Nuri Bey içeriye girdiğinde, İnönü ayağa kalkmış, kapıdan çıkarken karşılaştılar. Bir şey söylemeden otomobiline binerek ayrıldılar. Sonunda uçakların kusurları var diye sattırılmadı. Hava alanı metrekaresi bir buçuk kuruştan istimlâk edildi. Yarım kuruş vergiye gitti. Bir kuruştan parasını aldı. (Not: Başka kaynaklarda miktar “bir buçuk lira” şeklinde geçmektedir.)  Sayın İnönü yardımcı olsaydı, bugün dünyanın en iyi uçaklarını imal etmiş olacaktık.”

Nud36 1

Erzincan depremi için toplanan yardımlar Saracoğlu mahallesine harcandı

Nuri Demirağ Gök Okulunu kapatmak mecburiyetinde kaldı. Yedi pilotunu Kabataş lisesine gönderdi. Oradan Üniversiteye gittiler (Dr. Kemal Uras, Yüksek mühendis İhsan Anıl, Öğretmen Alâeddin Çulcu. Avukat Nazif Aslan -sonra Milletvekili oldu-, avukat Hüseyin Danacı ve Osman Şahin.) Naci Bey İtalya’dan bir mühendis getirterek Divriği planını yaptırdı. Bakanlıktaki B.M.M.’nin önünde 5 dönümlük arazi üzerindeki binayı (bu bina şimdi, B.M.M. Başkanının evi) Meclise hibe etti. Erzincan felaketinde (27 Aralık 1939) Nuri beyle birlikte 40 adet depreme dayanıklı baraka yaptırdı. Devlet ise, dış devletlerden Erzincan için gelen yardımın bir kısmını, Erzincan için, çoğunu Ankara da yapılan Saraçoğlu mahallesi lojmanlarına kullandı. (Hasip Uras, Hayat Bir Tecrübedir)

Gazeteleri de kapatıldı

1945'de parti kurulmasına müsaade edilince ilk muhalefet partisi olan Milli Kalkınma Partisi'ni kurar. Bir de Yurtta Kalkınma isimli gazeteyi çıkarır. 1948'de gazetesi kapatılır. Bu kez Tez Kalkınma adıyla yeniden çıkarmaya başladığı gazetesi de kapatılır. Sonra adı Öz Kalkınma olur.

Milli Kalkinma Partisi 1

İnönü’ye mektup

Nuri Demirağ’ın Cumhurbaşkanı İsmet İnönü’ye yazdığı mektup herkesçe bilinmeli.

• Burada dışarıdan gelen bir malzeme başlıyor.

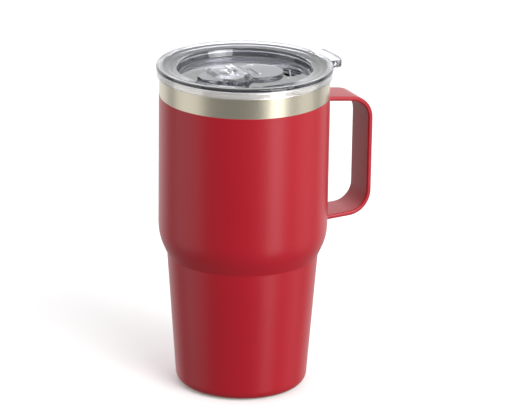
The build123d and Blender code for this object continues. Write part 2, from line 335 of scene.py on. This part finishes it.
# %% [markdown]
# ## Hidden pieces
# The glass bead, the getter pellet and its clip lie in the vacuum space, and the outer bottom closes it.
# They keep their engineering shapes and get finishes of what they are made of.

# %% Sealing glass and pressed powder
def mottled_material(name, dark, light, grain, roughness, metallic):
    """Colour = a mix of dark and light by noise whose spots are grain millimetres wide."""
    material, tree, shader = new_material(name, Metallic=metallic, Roughness=roughness)
    place = add_node(tree, "ShaderNodeTexCoord").outputs["Object"]
    spots = add_node(tree, "ShaderNodeTexNoise", {"Scale": 1 / (grain * MM), "Detail": 3.0},
                     {"Vector": place})
    colour = add_node(tree, "ShaderNodeMix", {"A": linear(dark), "B": linear(light)},
                      {"Factor": spots.outputs["Fac"]}, data_type="RGBA")
    tree.links.new(colour.outputs["Result"], shader.inputs["Base Color"])
    return material


seal_glass = mottled_material("fused_sealing_glass", "2E3330", "59605B", 0.8, 0.12, 0.0)
getter_powder = mottled_material("pressed_getter_powder", "3A3A3C", "555457", 0.3, 0.75, 0.6)
for node_name, finish in (("vacuum_seal", seal_glass), ("getter", getter_powder),
                          ("getter_clip", sheet_steel), ("outer_bottom", sheet_steel)):
    cad_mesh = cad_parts[node_name].data
    cad_mesh.materials.clear()
    cad_mesh.materials.append(finish)
print("finished the hidden pieces")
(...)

Hele 2. sayfanın sonunda bir cümle var ki insanı can evinden vuruyor:

"Bu uğurda şimdiye kadar harcanan 1,5 milyon lira ile, hoş karakterim buna müsait değil ya, farz-ı muhal 15-20 adet han apartman yaptırır, senede 150-200 bin lira irad (gelir) alarak istediğim yerde gezer, tozardım."

Nuri Demirağ'ı bugünün Nuri Demirağ'ları adına unutturmamalıyız.